**Available records**

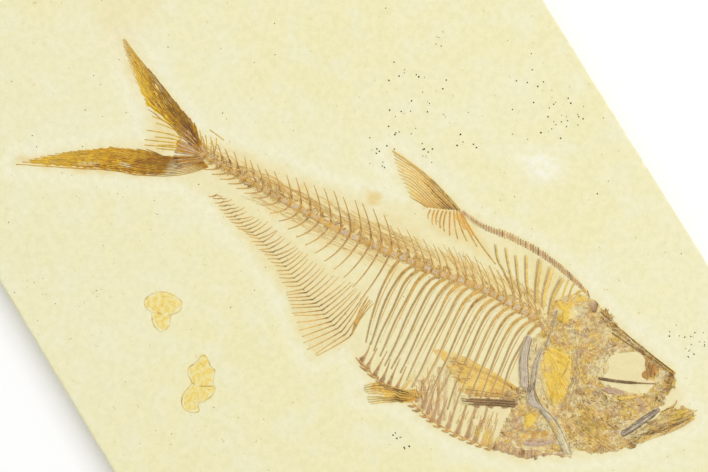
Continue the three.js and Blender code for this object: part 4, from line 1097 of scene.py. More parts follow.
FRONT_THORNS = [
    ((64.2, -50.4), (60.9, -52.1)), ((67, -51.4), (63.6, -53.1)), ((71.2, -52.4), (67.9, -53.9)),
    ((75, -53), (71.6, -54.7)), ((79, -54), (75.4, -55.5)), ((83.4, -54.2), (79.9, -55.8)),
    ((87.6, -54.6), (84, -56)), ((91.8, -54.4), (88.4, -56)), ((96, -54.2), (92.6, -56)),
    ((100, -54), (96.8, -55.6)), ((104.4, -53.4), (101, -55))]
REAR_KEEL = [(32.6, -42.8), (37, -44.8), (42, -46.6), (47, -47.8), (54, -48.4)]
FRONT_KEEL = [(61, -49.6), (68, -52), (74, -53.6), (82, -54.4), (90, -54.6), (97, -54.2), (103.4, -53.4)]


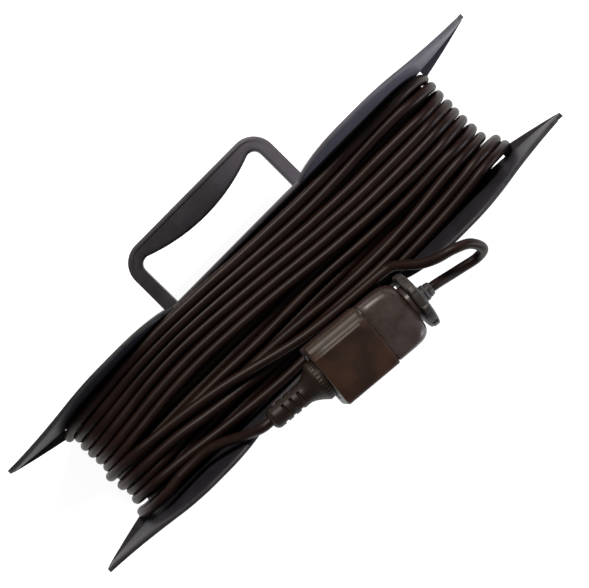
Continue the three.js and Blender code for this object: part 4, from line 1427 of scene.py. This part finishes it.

**Your goal**
Please return the data above exactly as given.

**Answer**
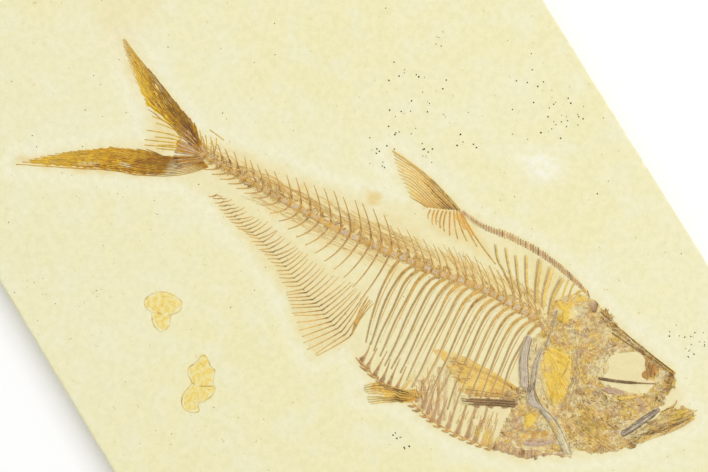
Continue the three.js and Blender code for this object: part 4, from line 1097 of scene.py. More parts follow.
FRONT_THORNS = [
    ((64.2, -50.4), (60.9, -52.1)), ((67, -51.4), (63.6, -53.1)), ((71.2, -52.4), (67.9, -53.9)),
    ((75, -53), (71.6, -54.7)), ((79, -54), (75.4, -55.5)), ((83.4, -54.2), (79.9, -55.8)),
    ((87.6, -54.6), (84, -56)), ((91.8, -54.4), (88.4, -56)), ((96, -54.2), (92.6, -56)),
    ((100, -54), (96.8, -55.6)), ((104.4, -53.4), (101, -55))]
REAR_KEEL = [(32.6, -42.8), (37, -44.8), (42, -46.6), (47, -47.8), (54, -48.4)]
FRONT_KEEL = [(61, -49.6), (68, -52), (74, -53.6), (82, -54.4), (90, -54.6), (97, -54.2), (103.4, -53.4)]


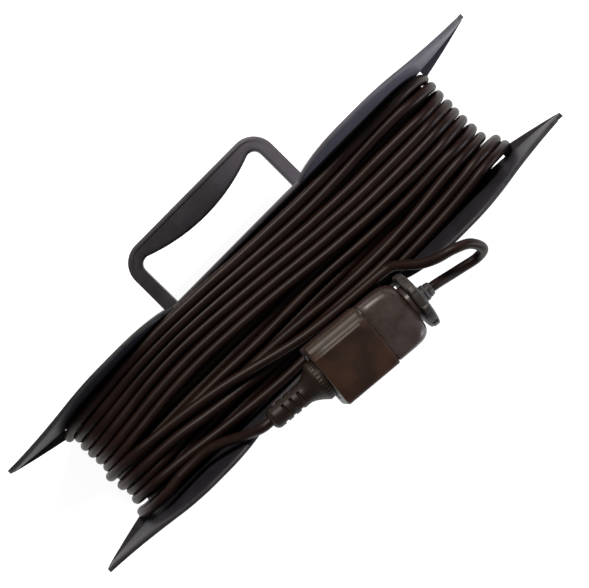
Continue the three.js and Blender code for this object: part 4, from line 1427 of scene.py. This part finishes it.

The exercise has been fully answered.